The 2015 Act amends the legislation on donor-assisted reproduction to provide that the spouse of a woman having a child through donor-assisted human reproduction may be female and therefore replaces certain references to “husband” with references to “spouse”.
The 2015 Act provides for the removal of the requirement in the Gender Recognition Act 2015 that a person seeking a Gender Recognition Certificate must be single. The provisions in relation to the spouses’ evidence apply to same-sex spouses.
Where a child has been adopted by both spouses of a same-sex couple, both spouses are automatically guardians of a child that they have adopted jointly. Where one of the spouses dies, the surviving spouse will be the child’s guardian, either on his/her own or jointly with a guardian appointed either by the deceased spouse or by the court.
This is to ensure that a female second parent, who is married to the child’s birth mother (i.e. where a child has been born to a female same-sex married couple through donor-assisted human reproduction), is automatically a guardian of the child.
The Child Care Act gives the Court power to adjourn proceedings, under various pieces of family legislation, to direct the Child and Family Agency to undertake an investigation of the child’s circumstances. The 2015 Act extends this power to adjourn proceedings under the 2010 Act to reflect that there may be dependent children of civil partners.
Leave
A range of employment legislation has been amended to equalise the position of spouses and civil partners. A civil partner or cohabiting male same-sex couple may qualify for adoptive leave. A female second parent may have the same rights to maternity leave and parental leave as a father.
The Maternity Protection Act provisions applicable to an employed father of a child apply to a parent of a child born as a result of a donor-assisted human reproduction. The provisions that apply to a father’s entitlement to leave when a mother dies during the maternity period are extended to equivalent provisions in respect of donor-assisted human reproduction.

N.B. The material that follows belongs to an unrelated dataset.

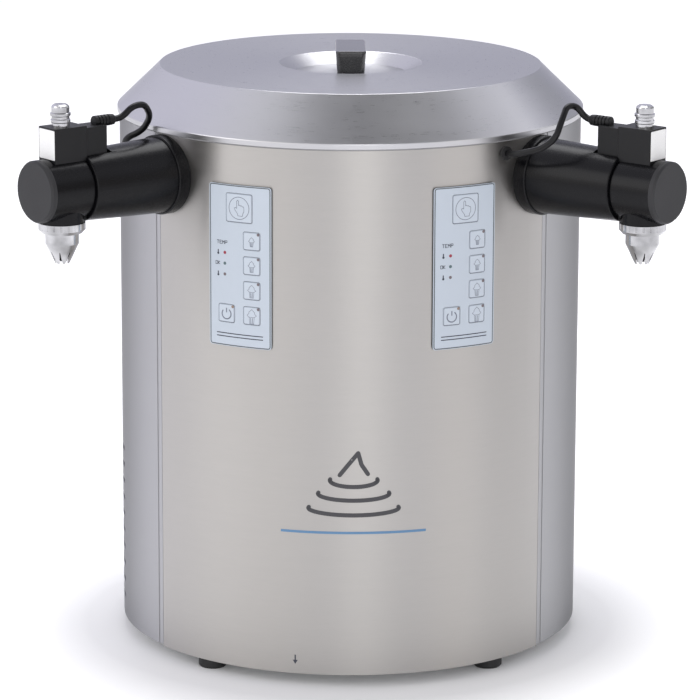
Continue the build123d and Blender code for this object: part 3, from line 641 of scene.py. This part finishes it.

The Adoptive Leave Act, which provides employees who have adopted a child entitlement to leave, was amended by the 2015 Act. Persons who may now adopt are wider under the 2015 Act. Where the adopting couple is of the same sex, one of them will have the entitlement irrespective of the adopter’s sex. Adoptive leave is for up to 24 weeks.
The provisions in respect of parental leave are applicable to parents and adoptive parents. This takes account of the wider category of persons who qualify as parents for the purpose of the 2015 legislation.